The chips are a big change for Ambarella, which has survived by doing things that other larger chip companies can’t, such as high-end, extremely power-efficient image processing. As the commodity rivals catch up, Ambarella moves on to tougher problems, which is why it shifted to vision processing, a key component of artificial intelligence processing for self-driving cars.
The Ambarella chips are based on the CVflow architecture that is optimized for computer vision algorithms such as stereo processing and deep neural networks. In contrast to digital signal processors (DSPs) or graphics processing units (GPUs), the CVflow designs can scale up to much higher performance levels per core, or processing brain. The vehicle has high-resolution stereo vision cameras that deliver a 360-degree view of the area around a car.
The CV1 chip can do computer vision processing up to 4K resolution or 8-megapixel resolution, said Day in an interview in January. That allows it to provide image recognition at much greater distances, and the architecture is programmable based on standard industry training tools such as TensorFlow. It can handle low-light processing and high-dynamic range processing, which means it can capture nuances of lighting and shadows in high-contrast scenes.

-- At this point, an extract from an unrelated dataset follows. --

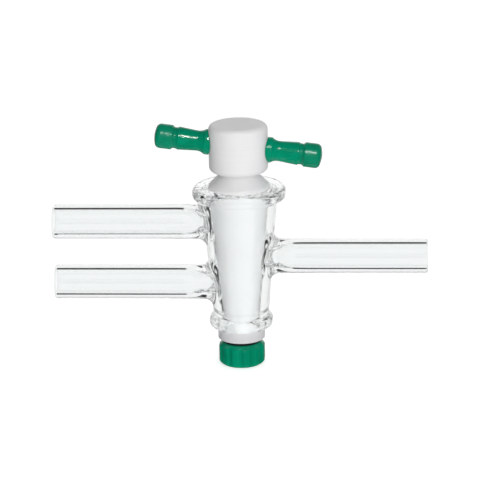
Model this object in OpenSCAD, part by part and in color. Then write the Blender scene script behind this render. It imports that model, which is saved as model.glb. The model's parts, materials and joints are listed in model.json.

Rivals include Qualcomm, Nvidia, and Intel. Ambarella wants to provide much more cost-effective and power-efficient designs than rivals have offered, and its CV2 computer vision processor is coming soon with 20 times the performance of the CV1.
The CV2 targets advanced automotive, IP security, drone, and robotic applications, delivering up to 20 times the deep neural network performance of Ambarella’s first generation CV1 chip. In automotive applications, such as self-driving systems, its ability to run multiple algorithms simultaneously delivers higher perception accuracy and reduces the total number of chips required.